To be blunt: AP2.5 and AP3 try to kill us regularly and randomly. Phantom braking is out of control, and their propensity to do dumb things that are completely unpredictable is very high. The phantom braking is so bad on the highway that my wife refuses to even use AP in her Model 3 anymore (which is a clean title, in-warranty, AP2.5, fully unmodified vehicle, for the record). The phantom braking is unpredictable. The dumb decisions AP2+ makes are completely unpredictable. Sometimes it will do just fine in a section, other times it wants to drive off into the median or into a truck. It's barely usable at all. NoA? Forget it. Just adds additional stupidity to the mix.
I'm honestly completely amazed that anyone has anything good to say about AP2/3 given my terrible experience with it on many different vehicles over the years.
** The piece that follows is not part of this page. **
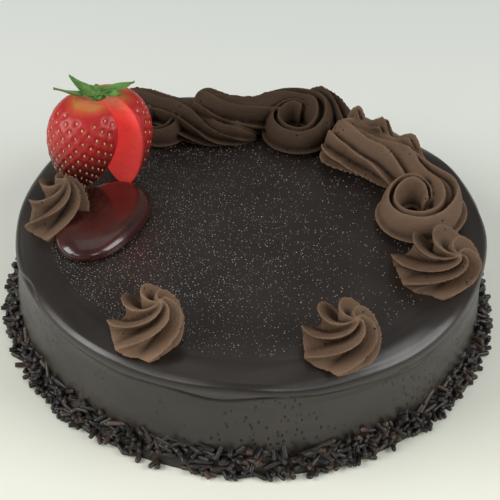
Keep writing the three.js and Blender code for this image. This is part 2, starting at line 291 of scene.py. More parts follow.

Like, when people like the above claim it works "perfectly" I'm very inclined to just believe they're lying/trolling/whatever. Like, it just doesn't match reality as far as all of the evidence I have available.
AP1 is
far from perfect, especially outside of divided highways. It's
not great at tight curves or hills on back roads and such, and honestly, it was never intended to be anyway. On interstate highways though, it will beat AP2 every time on usability. Even in the few places it does get it wrong, those places are completely predictable. It's not that it will fail in a spot or situation occasionally or unpredictably. Nope, if you do a route with AP1 a few times you'll know exactly where it's going to screw up, and it will screw up there every time. AP2 also has situations it fails at every single time, but many many more situations where it can work
sometimes, but not always.
People keep bringing up hills and curves. As noted, hills and curves on some back roads definitely mess with AP1. This is well known.
But, I've
never encountered a curve or hill on an interstate highway that caused AP1 a problem. Do they exist? Maybe. But I live in the foothills of the Appalachian Mountains, hills everywhere... and have not encountered such a problem with AP1. AP2 on the other hand.... heh!
For example, I drove a Model 3 just 40 miles yesterday on the highway (80 total round trip). I had to disengage at least a dozen times for various reasons. That same route AP1 does so repeatable and so flawlessly every single time (like, literally hundreds of times) that if I had to in some emergency situation I'd probably bet my life on it. I would almost be comfortable getting in the car, getting on the highway, engaging AP1, and going to sleep with a timer to wake me up before the exit, and be extremely certain that I would get there without any issue.
That's how much better AP1 is on the highway vs AP2. Like in a dire emergency, I know I could get on the highway and let AP1 do its thing without me even needing to monitor if I had to, especially if I know the route.
AP2? Not a chance in hell. I'd be dead for sure. Like, it's not even a dice roll. If so, AP2 somehow rolls a critical miss every time. There's zero chance AP2 would succeed. Heck, even if it was following the AP1 car on the same route I wouldn't trust AP2 to not kill me.
They're just far too different. AP1 is perfect for highway use. AP2/3 just isn't there. It may do better on some non-highway edge cases, but it does
nothing better on the highway than AP1.
Edit: Oh, and yeah... the yoke is garbage also... pretty sure anyone who says it's better is just selling themselves on it so they don't seem like such a fool for falling for it. It's objectively worse in many ways, and at best equal in others... then if you add the clunky touch controls and other changes, it's way worse by far. I tried it for several hundred miles of on and off highway driving. I could
never own and regularly use a car with that interface. If they made the steering ratio what it should be a for a yoke (180-ish degrees lock to lock) then it'd be GREAT.... but a yoke with a standard lock to lock? That's by far one of the dumbest things Tesla has done... and that's saying a lot.